If teachers focus on the goal of being our best every day and continually getting better that is what matters most. The only way to do this is to be authentic. Read all the books, they are filled with incredible ideas, but make them your own. Focus on what you see working in your classroom. Then remember that everyone and everywhere is different. We can’t judge others because they don’t create an epic classroom or teach the way we feel they should.

Putting definitive statements out about homework, “Never give homework“, or grading, “Don’t give Zeroes“, are well meaning but can be totally damaging to teachers. Especially when administrators say these things. Educators have felt demoralized over the last 10 years, it is best we work on build their self worth up and support them where they are without bias. (Just like we do with students!)

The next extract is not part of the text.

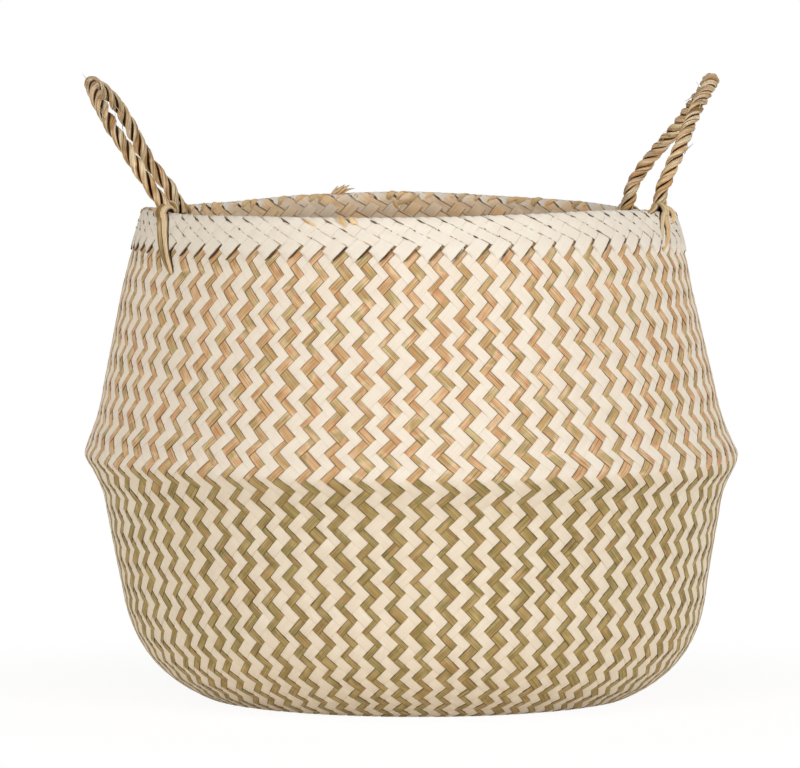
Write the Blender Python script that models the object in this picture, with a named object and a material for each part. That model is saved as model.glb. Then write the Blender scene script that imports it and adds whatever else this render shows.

I suggest you read others stories that are all full of great ideas. Try some of the ideas that might work for your situation.  While remaining authentic to yourself and your students.

Authors note:

I have been pondering this post for a long time, today Nick’s tweet prompted the final draft. While there are so many incredible books being written on education we can’t take any of them a gospel or recipes for classroom success. Twitter is a powerful tool, teachers need to model the proper use of it for learning and collaborating. It is time educators stop judging how others teach via a social media tool. Unless you go into observe a classroom, one can not begin to understand HOW a teacher teaches or WHY they do it in their manner.